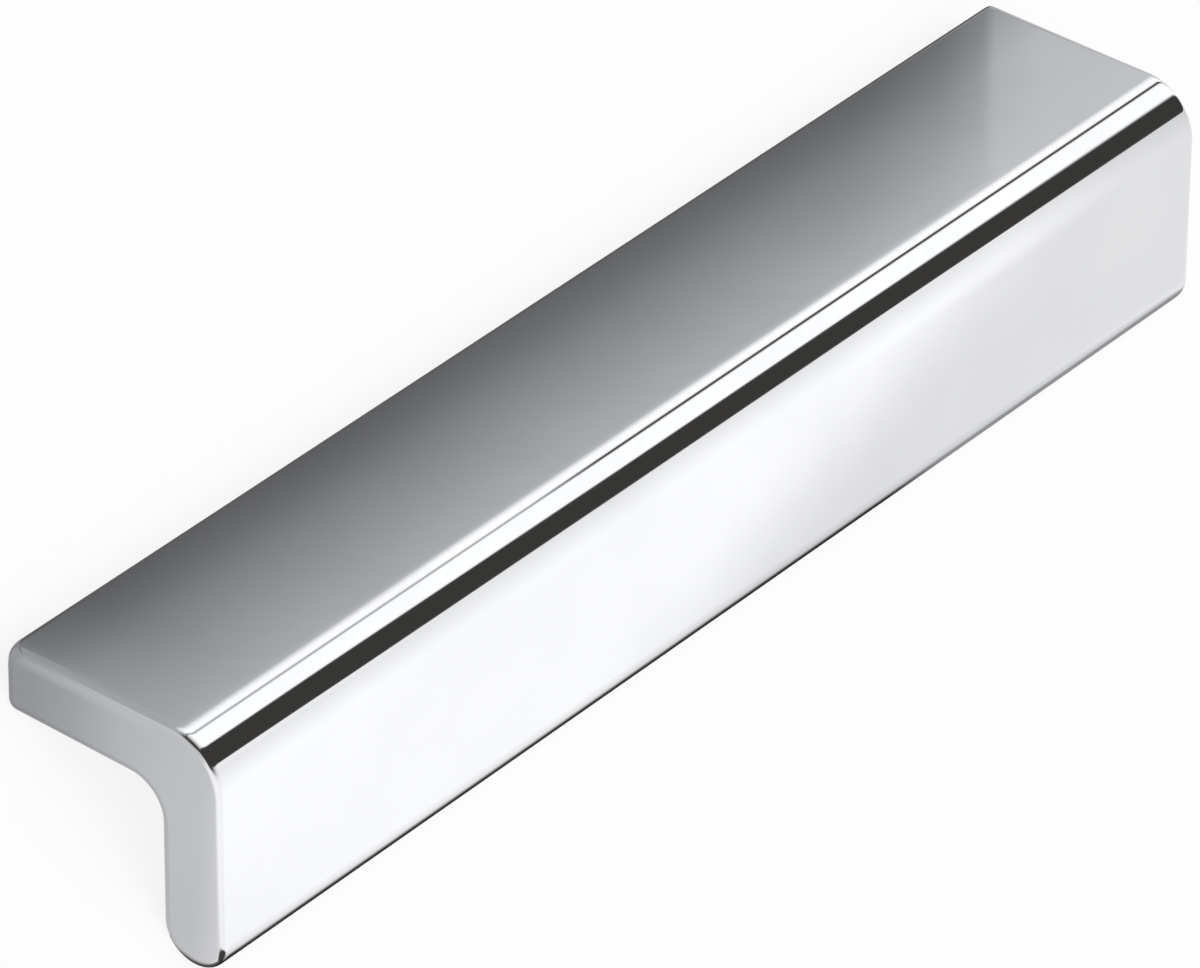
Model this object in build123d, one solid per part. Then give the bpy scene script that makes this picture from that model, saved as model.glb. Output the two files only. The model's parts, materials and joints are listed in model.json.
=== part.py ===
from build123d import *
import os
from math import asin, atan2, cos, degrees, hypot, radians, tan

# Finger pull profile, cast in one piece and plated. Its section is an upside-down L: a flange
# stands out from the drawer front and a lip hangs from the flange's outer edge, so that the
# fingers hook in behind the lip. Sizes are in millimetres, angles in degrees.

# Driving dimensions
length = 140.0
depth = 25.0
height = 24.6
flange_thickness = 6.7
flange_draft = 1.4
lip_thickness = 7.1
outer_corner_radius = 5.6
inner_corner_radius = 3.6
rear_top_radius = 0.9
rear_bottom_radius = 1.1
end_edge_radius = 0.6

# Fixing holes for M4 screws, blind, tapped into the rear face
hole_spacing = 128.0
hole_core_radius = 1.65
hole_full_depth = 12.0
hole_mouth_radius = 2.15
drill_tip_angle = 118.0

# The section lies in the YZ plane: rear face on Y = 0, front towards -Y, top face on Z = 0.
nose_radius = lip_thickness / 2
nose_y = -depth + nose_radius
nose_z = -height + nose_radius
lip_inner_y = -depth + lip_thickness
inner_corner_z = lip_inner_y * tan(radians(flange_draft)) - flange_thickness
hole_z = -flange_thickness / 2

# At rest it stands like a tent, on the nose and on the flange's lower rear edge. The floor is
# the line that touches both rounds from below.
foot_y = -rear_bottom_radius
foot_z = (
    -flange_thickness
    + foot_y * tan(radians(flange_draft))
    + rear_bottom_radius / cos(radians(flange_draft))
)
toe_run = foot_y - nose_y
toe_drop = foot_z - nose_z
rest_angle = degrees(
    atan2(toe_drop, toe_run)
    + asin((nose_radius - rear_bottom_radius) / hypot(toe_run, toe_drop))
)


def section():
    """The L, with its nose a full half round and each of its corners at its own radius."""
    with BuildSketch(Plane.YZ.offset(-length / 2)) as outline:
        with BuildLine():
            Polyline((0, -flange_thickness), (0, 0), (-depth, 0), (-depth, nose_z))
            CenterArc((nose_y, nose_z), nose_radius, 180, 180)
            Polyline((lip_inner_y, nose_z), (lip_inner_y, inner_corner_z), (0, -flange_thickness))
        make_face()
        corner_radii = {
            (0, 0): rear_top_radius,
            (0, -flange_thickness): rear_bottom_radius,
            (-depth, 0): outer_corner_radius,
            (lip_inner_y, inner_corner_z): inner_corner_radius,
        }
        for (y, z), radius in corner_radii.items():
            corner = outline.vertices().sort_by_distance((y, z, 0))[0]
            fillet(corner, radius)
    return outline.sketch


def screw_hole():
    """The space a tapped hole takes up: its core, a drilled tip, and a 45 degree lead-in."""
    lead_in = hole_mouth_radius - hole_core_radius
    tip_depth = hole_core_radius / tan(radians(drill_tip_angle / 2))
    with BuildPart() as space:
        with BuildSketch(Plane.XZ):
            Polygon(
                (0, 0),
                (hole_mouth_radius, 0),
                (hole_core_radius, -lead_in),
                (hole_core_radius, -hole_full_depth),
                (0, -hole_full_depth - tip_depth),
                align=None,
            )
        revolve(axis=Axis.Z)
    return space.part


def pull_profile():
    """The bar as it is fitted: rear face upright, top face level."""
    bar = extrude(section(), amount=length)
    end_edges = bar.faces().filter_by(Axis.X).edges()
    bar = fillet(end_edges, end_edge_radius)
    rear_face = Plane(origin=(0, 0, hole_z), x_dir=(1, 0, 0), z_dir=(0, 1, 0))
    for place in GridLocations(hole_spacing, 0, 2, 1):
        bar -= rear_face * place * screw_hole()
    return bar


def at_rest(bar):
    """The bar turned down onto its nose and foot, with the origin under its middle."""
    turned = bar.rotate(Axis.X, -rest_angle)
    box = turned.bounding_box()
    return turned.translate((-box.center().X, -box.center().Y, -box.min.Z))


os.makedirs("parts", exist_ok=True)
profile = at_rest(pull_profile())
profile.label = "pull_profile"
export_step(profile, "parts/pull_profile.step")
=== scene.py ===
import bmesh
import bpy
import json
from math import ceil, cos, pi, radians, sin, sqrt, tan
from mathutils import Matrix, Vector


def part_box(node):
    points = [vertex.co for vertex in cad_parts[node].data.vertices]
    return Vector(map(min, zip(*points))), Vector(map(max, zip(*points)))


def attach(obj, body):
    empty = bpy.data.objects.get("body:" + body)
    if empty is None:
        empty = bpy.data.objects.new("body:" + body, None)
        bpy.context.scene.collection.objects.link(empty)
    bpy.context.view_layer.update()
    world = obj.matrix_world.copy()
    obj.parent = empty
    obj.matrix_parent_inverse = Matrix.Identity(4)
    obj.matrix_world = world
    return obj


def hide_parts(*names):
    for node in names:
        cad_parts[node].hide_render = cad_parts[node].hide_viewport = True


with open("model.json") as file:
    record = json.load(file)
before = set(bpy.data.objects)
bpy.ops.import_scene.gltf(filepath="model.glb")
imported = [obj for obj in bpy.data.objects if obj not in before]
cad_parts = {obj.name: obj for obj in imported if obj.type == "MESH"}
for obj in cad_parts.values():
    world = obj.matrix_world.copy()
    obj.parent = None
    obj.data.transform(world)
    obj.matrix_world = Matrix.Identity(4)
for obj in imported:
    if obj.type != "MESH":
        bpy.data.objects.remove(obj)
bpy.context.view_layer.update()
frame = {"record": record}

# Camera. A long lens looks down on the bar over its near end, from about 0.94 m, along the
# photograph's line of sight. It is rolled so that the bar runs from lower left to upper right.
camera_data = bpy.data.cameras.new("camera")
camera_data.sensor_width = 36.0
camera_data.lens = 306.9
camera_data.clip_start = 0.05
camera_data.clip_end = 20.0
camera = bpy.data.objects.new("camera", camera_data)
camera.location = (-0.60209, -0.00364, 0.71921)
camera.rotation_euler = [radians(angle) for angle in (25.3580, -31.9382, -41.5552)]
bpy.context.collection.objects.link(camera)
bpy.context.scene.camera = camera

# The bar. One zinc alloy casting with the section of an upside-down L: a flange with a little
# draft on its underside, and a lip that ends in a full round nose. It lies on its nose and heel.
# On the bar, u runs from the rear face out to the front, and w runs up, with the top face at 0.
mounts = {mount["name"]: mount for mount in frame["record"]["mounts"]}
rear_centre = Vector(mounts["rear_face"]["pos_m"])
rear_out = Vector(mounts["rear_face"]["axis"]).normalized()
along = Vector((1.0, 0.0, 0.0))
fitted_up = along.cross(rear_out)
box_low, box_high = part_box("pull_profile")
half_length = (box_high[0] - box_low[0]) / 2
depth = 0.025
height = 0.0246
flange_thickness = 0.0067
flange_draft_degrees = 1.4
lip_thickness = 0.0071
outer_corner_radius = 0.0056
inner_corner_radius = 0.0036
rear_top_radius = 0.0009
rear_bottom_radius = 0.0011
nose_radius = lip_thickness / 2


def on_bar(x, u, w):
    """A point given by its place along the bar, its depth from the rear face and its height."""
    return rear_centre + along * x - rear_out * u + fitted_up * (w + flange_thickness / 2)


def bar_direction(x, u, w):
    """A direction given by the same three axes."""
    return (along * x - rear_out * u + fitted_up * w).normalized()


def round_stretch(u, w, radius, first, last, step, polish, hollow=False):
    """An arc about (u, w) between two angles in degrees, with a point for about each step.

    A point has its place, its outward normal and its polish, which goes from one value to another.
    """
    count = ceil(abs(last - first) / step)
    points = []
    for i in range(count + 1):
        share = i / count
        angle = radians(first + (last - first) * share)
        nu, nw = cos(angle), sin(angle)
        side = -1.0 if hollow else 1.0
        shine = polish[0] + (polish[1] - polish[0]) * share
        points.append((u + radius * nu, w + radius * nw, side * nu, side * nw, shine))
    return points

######

Print exactly the lines from the line with "turned = bar.rotate(Axis.X, -rest_angle)" to the line with "bpy.context.scene.collection.objects.link(empty)", both included, and nothing else.

### WRITTEN SOLUTION:
    turned = bar.rotate(Axis.X, -rest_angle)
    box = turned.bounding_box()
    return turned.translate((-box.center().X, -box.center().Y, -box.min.Z))


os.makedirs("parts", exist_ok=True)
profile = at_rest(pull_profile())
profile.label = "pull_profile"
export_step(profile, "parts/pull_profile.step")
=== scene.py ===
import bmesh
import bpy
import json
from math import ceil, cos, pi, radians, sin, sqrt, tan
from mathutils import Matrix, Vector


def part_box(node):
    points = [vertex.co for vertex in cad_parts[node].data.vertices]
    return Vector(map(min, zip(*points))), Vector(map(max, zip(*points)))


def attach(obj, body):
    empty = bpy.data.objects.get("body:" + body)
    if empty is None:
        empty = bpy.data.objects.new("body:" + body, None)
        bpy.context.scene.collection.objects.link(empty)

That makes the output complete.